Musgrave was also the lead space walker during the 1993 shuttle mission to repair the Hubble Space Telescope.

When he wasn't orbiting Earth fulfilling important missions in space, Musgrave worked as a communicator in Mission Control during 25 flights, and he's grateful to have been part of the program.

"I look at us as a spacefaring nation," he said. "In 37 years, our state of the art, our maturity as space operators, has accelerated at a huge rate."

"If you look at who we were in '74 [when the U.S. completed the Skylab program -- the first space station] and who we are as a spacefaring nation and planet in 2011, we've come a long, long way. And the shuttle allowed us to do that," he said. "Even though at massive cost and danger, I still consider it a triumph -- it was a heck of a playing field for me."

Despite the disasters that claimed the lives of 14 astronauts on the Challenger and the Columbia, Oberg says it's cost -- not safety concerns -- that's bringing the space shuttle program to its end.

"It's not ending because it was more dangerous -- in fact, it's never been safer and the vehicles have never been in better shape," he said.
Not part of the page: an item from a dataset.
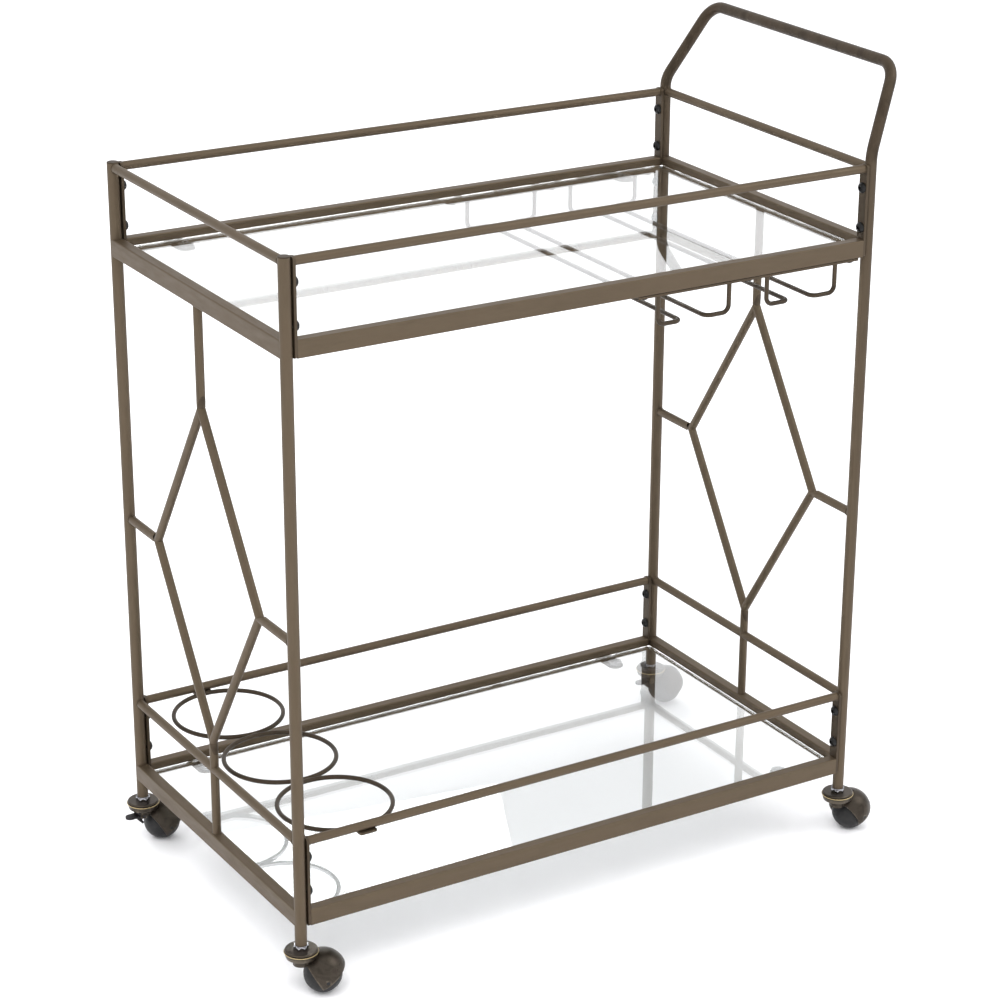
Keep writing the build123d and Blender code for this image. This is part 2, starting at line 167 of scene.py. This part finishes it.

But he said the space shuttle's "best abilities were no longer being utilized, simply as a freight and passenger hauler," concluding, "it really was far too expensive."

"It's like taking your Winnebago down to the corner just to get the newspaper," he said.

"It's a very logical, reasonable time," said Musgrave. "The shuttle's flown over 30 years and so I think it's a very reasonable time to decommission it, to call it a triumph and go forward."